• _Information shown_:
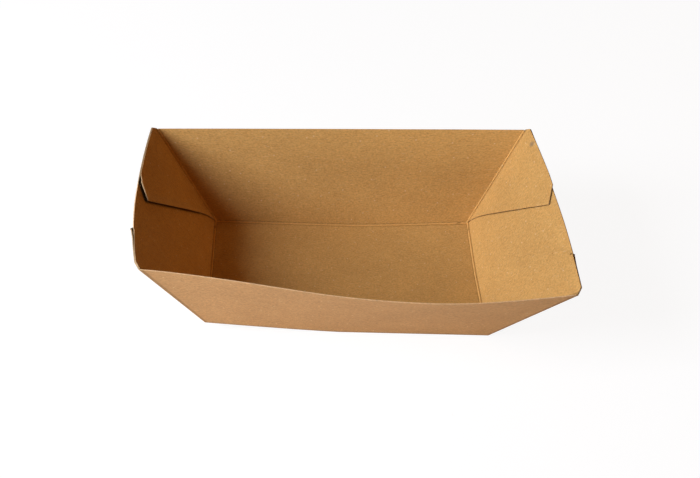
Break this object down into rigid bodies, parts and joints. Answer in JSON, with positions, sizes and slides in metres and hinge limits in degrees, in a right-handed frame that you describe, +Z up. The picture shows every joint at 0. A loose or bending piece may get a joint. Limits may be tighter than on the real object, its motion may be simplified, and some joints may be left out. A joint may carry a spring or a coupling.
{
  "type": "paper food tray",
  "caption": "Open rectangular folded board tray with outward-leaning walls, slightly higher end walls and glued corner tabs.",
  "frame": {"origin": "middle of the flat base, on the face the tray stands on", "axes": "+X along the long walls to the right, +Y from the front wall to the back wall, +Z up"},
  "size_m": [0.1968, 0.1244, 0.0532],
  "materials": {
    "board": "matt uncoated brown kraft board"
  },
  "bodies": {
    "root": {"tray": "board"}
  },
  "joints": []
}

• _What to produce_: Extract the full listing above without alteration.

• _Exercise output_:
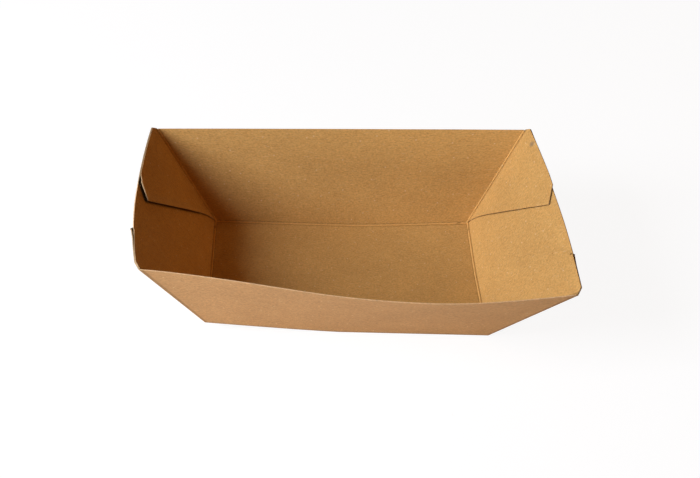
Break this object down into rigid bodies, parts and joints. Answer in JSON, with positions, sizes and slides in metres and hinge limits in degrees, in a right-handed frame that you describe, +Z up. The picture shows every joint at 0. A loose or bending piece may get a joint. Limits may be tighter than on the real object, its motion may be simplified, and some joints may be left out. A joint may carry a spring or a coupling.
{
  "type": "paper food tray",
  "caption": "Open rectangular folded board tray with outward-leaning walls, slightly higher end walls and glued corner tabs.",
  "frame": {"origin": "middle of the flat base, on the face the tray stands on", "axes": "+X along the long walls to the right, +Y from the front wall to the back wall, +Z up"},
  "size_m": [0.1968, 0.1244, 0.0532],
  "materials": {
    "board": "matt uncoated brown kraft board"
  },
  "bodies": {
    "root": {"tray": "board"}
  },
  "joints": []
}